I do have a whole bunch of files in a directory and from every file I want to remove the first line (including carriage return). I can read the whole file into an array of strings and write all but the first element to a new file, but that looks a bit cumbersome to me are there better ways? Oh the prefered language is Perl.
views:
196answers:
6
+4
A:
use Tie::File qw();
for my $filename (glob 'some_where/some_files*') {
tie my @file, 'Tie::File', $filename or die "Could not open $filename: $!";
shift @file;
}
PS: Would you please accept some answers to your questions?
daxim
2010-06-10 17:19:57
+1 if only for your PS. :)
Charles Boyung
2010-06-10 17:41:09
Note that this still has to read and copy the whole file, but that's inherent in the problem.
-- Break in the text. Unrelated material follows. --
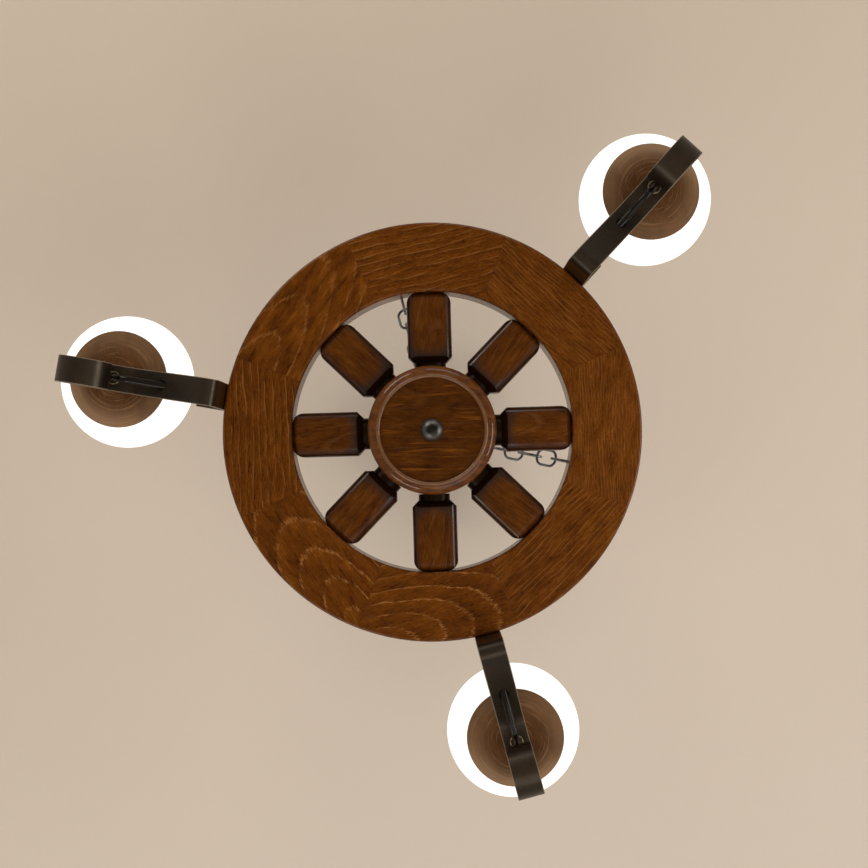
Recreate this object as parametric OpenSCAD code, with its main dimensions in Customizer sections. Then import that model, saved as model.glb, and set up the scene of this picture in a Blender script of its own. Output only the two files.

I don't know of any OS that provides any other way to remove data from the beginning of a file.
cjm
2010-06-10 17:42:06
Tie::File is my obvious choice because it's been explicitly written to deal with this exact problem category efficiently.
daxim
2010-06-10 17:48:35
+10
A:
Try this one liner
perl -pi -e '$_ = "" if ( $. == 1 );' filename
I've used it before, should be all you need.
stocherilac
2010-06-10 17:35:17
+5
A:
perl -n -i -e 'print unless $. == 1' myfile
This is similar to stocherilac's answer.
But, in any case (and in all the others answer given!) you are always reading the full file. No way of avoiding that, AFAIK.
leonbloy
2010-06-10 17:41:32
+8
A:
Oh the prefered language is Perl.
Sometimes sed
is a better sed
than even perl:
sed -i 1d *
pilcrow
2010-06-10 19:26:24
A:
As pointed out by Schwern, the following does not perform an early exit as I had originally thought it would:
perl -pi -e '$_ = q// and last if $. == 1;' myFile
Seems like one cannot avoid processing the whole file after all.
Zaid
2010-06-10 20:54:35
This doesn't do what you think it does. If it did, it would violate how files work on Unix. What's really happening is `$_ = ""` is always false so `$_ = "" and last` is the same as `0 and last`. It short circuits and never calls `last`. You have written: `perl -pi e '$_ = q// if $. == 1' myFile` which is a clever way to not print the first line, but it most definitely reads the whole file. Run with with `-MO=Deparse` to get the code and run it in the debugger to see. `do { this; that; } if something` is a safer construct.
Schwern
2010-06-10 22:24:54
@Schwern : My bad. It took a while for your explanation to sink in, but I see your point.